The presidential statement that will be adopted tomorrow includes several additional paragraphs not contained in the initial draft circulated by the UK, which focused almost exclusively on the Secretary-General’s proposed benchmarks and indicators. This was done following input primarily from Ethiopia, supported by Bolivia, China, Côte d’Ivoire, Equatorial Guinea, Kazakhstan, Kuwait and Russia. For example, language was added to the first paragraph expressing the Council’s “commitment to supporting the transition from peacekeeping to peacebuilding and development in Darfur”. Language was also added welcoming continued improvements in the security situation across Darfur outside the Jebel Marra area, aided by the government’s arms collection campaign and efforts by the government and UNAMID to promote peaceful resolution of intercommunal disputes. The statement expresses concern over the security and humanitarian situation in the Jebel Marra area and urges all parties to adhere to their unilateral cessations of hostilities and to allow unhindered humanitarian access to populations in need.
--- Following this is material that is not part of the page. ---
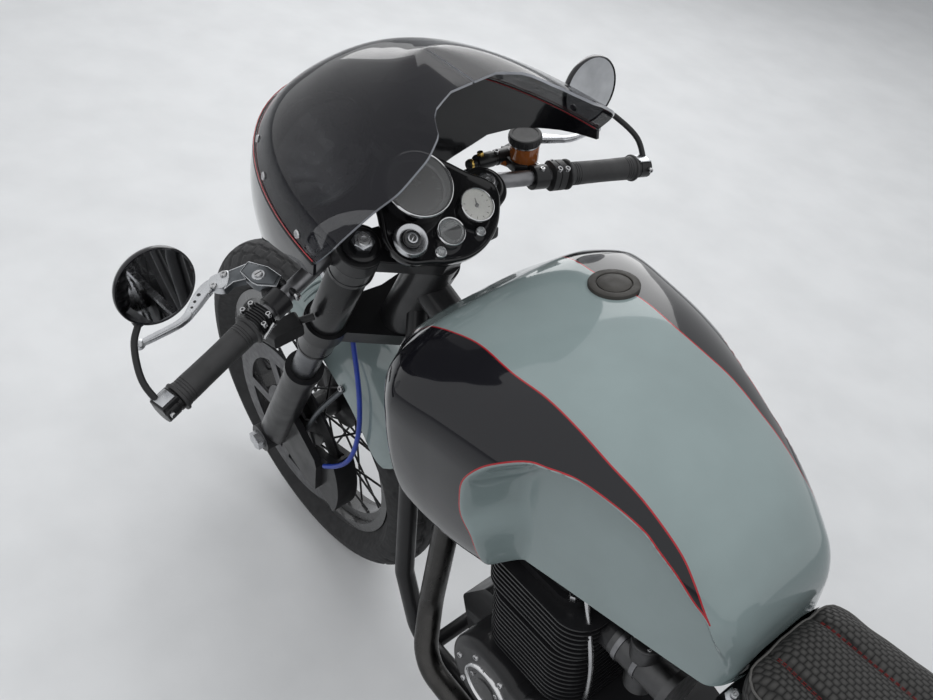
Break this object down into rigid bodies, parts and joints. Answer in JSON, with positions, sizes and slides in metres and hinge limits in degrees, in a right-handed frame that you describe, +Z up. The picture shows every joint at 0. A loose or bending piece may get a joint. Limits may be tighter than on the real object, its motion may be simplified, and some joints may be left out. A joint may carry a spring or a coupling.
{
  "type": "cafe racer motorcycle",
  "caption": "Cafe racer motorcycle with a half fairing, low handlebars, spoked wheels and a finned engine, leaning on its side stand.",
  "frame": {"origin": "on the floor, in the plane through both wheels, midway between the two axles", "axes": "+X forward, +Y to the rider's left, +Z up from the floor; the machine leans 10.5 degrees to the left on its side stand"},
  "size_m": [2.086, 0.7898, 1.1663],
  "materials": {
    "tyre": "treaded black rubber",
    "rim_metal": "satin black rim",
    "steel_bright": "bright steel",
    "disc_steel": "ground steel",
    "black_metal": "satin black paint",
    "black_gloss": "gloss black paint",
    "fork_grey": "grey stanchion",
    "silver_alloy": "machined alloy",
    "tank_paint": "gloss blue grey with black panels and thin red lines",
    "screen_tint": "dark tinted screen",
    "grip_rubber": "smooth black rubber",
    "hose_blue": "blue braided hose",
    "dial_face": "dark dial with a bright rim",
    "panel_black": "gloss black panel",
    "seat_leather": "black leather with red stitching",
    "cap_plastic": "matte dark grey",
    "lens_clear": "clear lens",
    "lens_red": "red lamp lens",
    "exhaust_steel": "polished steel",
    "black_plastic": "matte black plastic"
  },
  "bodies": {
    "chassis": {"frame_main": "black_metal", "rear_subframe": "black_metal", "swingarm": "black_metal", "pivot_spindles": "steel_bright", "shock_absorbers": "black_metal", "rear_caliper": "black_metal", "chain": "steel_bright", "crankcase": "black_metal", "engine_covers": "black_metal", "cylinder_block": "black_metal", "cylinder_head": "black_metal", "carburettors": "silver_alloy", "exhausts": "exhaust_steel", "tank": "tank_paint", "fuel_cap": "cap_plastic", "seat": "seat_leather", "seat_cowl": "black_gloss", "tail_unit": "black_plastic", "tail_lamp": "lens_red", "rearsets": "silver_alloy", "horn": "black_metal"},
    "steering": {"top_clamp": "black_metal", "lower_clamp": "black_metal", "fork_tubes": "fork_grey", "fork_covers": "black_gloss", "fork_slider_left": "black_metal", "fork_slider_right": "black_metal", "front_axle": "silver_alloy", "front_caliper": "black_metal", "brake_hose": "hose_blue", "front_fender": "tank_paint", "clip_ons": "silver_alloy", "grips": "grip_rubber", "mirrors": "black_metal", "clutch_lever": "silver_alloy", "brake_lever": "silver_alloy", "switch_blocks": "black_plastic", "instrument_panel": "panel_black", "gauges": "dial_face", "fairing": "black_gloss", "windscreen": "screen_tint", "headlamp": "silver_alloy", "headlamp_lens": "lens_clear", "front_indicators": "black_plastic"},
    "front_wheel": {"front_tyre": "tyre", "front_rim": "rim_metal", "front_hub": "black_metal", "front_disc": "disc_steel"},
    "rear_wheel": {"rear_tyre": "tyre", "rear_rim": "rim_metal", "rear_hub": "black_metal", "rear_disc": "disc_steel", "rear_sprocket": "steel_bright"},
    "side_stand": {"side_stand": "black_metal"}
  },
  "joints": [
    {"name": "steer", "type": "hinge", "parent": "chassis", "child": "steering", "pos_m": [0.68473, 0.05429, 0.29377], "axis": [-0.4462, 0.1631, 0.8799], "range_deg": [-30, 30]},
    {"name": "front_wheel_spin", "type": "hinge", "parent": "steering", "child": "front_wheel", "pos_m": [0.725, 0.05795, 0.31351], "axis": [0, 0.9833, -0.1822], "continuous": true},
    {"name": "rear_wheel_spin", "type": "hinge", "parent": "chassis", "child": "rear_wheel", "pos_m": [-0.725, 0.058, 0.31376], "axis": [0, 0.9833, -0.1822], "continuous": true},
    {"name": "stand_fold", "type": "hinge", "parent": "chassis", "child": "side_stand", "pos_m": [0.04, 0.12253, 0.15712], "axis": [-0.182, 0.9775, 0.1066], "range_deg": [0, 104]}
  ]
}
According to the Secretary-General’s report, intermittent clashes continue in the Jebel Marra area between government forces and the Sudan Liberation Army-Abdul Wahid, and intercommunal conflict and disputes over land and resources also persist.

Language was added noting that the process of handing over additional UNAMID team sites in accordance with resolution 2429 is currently underway and encouraging the government of Sudan to ensure these are utilised in line with agreements made between UNAMID and the government of Sudan, and that UNAMID “has unfettered access throughout Darfur, including to the areas from which it has withdrawn”. The draft also recalls the Council’s “intention to consider imposing additional measures against any party that impedes the peace process” as stated in resolution 2429.

The focus of the draft in blue remains the Secretary-General’s proposed set of benchmarks and indicators, which are categorised into three main areas in his report:

  • Protection of civilians; monitoring and reporting on human rights, sexual and gender-based violence and grave violations against children; the facilitation of humanitarian assistance; and the safety and security of humanitarian personnel
  • Support for the mediation of intercommunal or other local conflict that could undermine the security situation, including through measures to address its root causes, in conjunction with the Government of the Sudan, the United Nations country team and civil society [and]
  • Mediation between the Government of the Sudan and non-signatory armed movements on the basis of the Doha Document for Peace in Darfur.

According to his report, the new set of indicators is meant to reflect the positive changes in the security situation in Darfur and political developments in Sudan since 2014. More specifically the indicators are intended to be (a) government of the Sudan-centred, (b) measurable and (c) realistic in terms of time frame. The report also recommends that the May 2019 strategic review include an assessment of their implementation.

The initial draft presidential statement welcomed the Secretary-General’s report and endorsed the benchmarks and indicators contained in it. This endorsement was removed from the draft in blue, which now only takes note of the report instead of welcoming it. In relation to reporting on the benchmarks and indicators, the draft in blue requests the Secretary-General, and invites the Chairperson of the AU Commission, to provide detailed reporting on the progress made towards achieving the benchmarks and indicators in the regular 90-day reports and further requests that UNAMID and the UN Country Team (UNCT) monitor progress against the benchmarks and indicators in a robust manner. Language was added acknowledging that while some of the proposed benchmarks and indicators are of more immediate priority, others reflect longer-term peacebuilding objectives in Darfur. It requests that the 90-day reports and upcoming strategic review give particular priority to progress against the benchmarks and indicators focused on protection of civilians, particularly relating to internally displaced persons and returning refugees, human rights, rule of law, the humanitarian situation, and disarmament, demobilisation and reintegration “to help guide the Security Council’s considerations on the future of UNAMID’s mandate.”

The draft in blue retains language from the initial draft encouraging UNAMID and the UNCT, together with relevant stakeholders, to support efforts to advance progress on the proposed benchmarks and indicators and to ensure that sufficient human and financial resourcing is devoted to sustainable transition planning and activities. It also notes that the benchmarks and indicators contain a number of actions to be undertaken by the government of Sudan, and calls on the government to engage constructively with UNAMID, the UNCT, the International Implementation Follow-up Committee of the Doha Document for Peace in Darfur (DDPD) and relevant national stakeholders towards significant improvement in the situation in Darfur and progress towards the proposed benchmarks and indicators.

Lastly, the draft in blue acknowledges that adequate resources are needed to ensure that benchmarks and indicators are met, as well as for the transition from peacekeeping to peacebuilding, development and sustaining peace in Darfur. In this regard, the draft takes note of the potential role of the Peacebuilding Fund and encourages member states and donors to participate in the pledging conference proposed during the High-Level Event on the Transition from Peacekeeping to Peacebuilding and Development in Darfur on 28 September as well as the ongoing Darfur Development Strategy. The issue of financing was also referred to in the Secretary-General’s 90-day report, which said that the “mission and its partners have the challenge of overcoming the chronic funding and personnel shortfall that the UNCT has increasingly faced as Darfur has moved out of the global spotlight.”

Looking ahead, on 14 December the Council expects to receive the semi-annual briefing of the ICC Prosecutor related to the court’s work on Darfur and on 17 December, the quarterly briefing by Ambassador Joanna Wronecka (Poland), chair of the 1591 Sudan Sanctions Committee, on the committee’s work.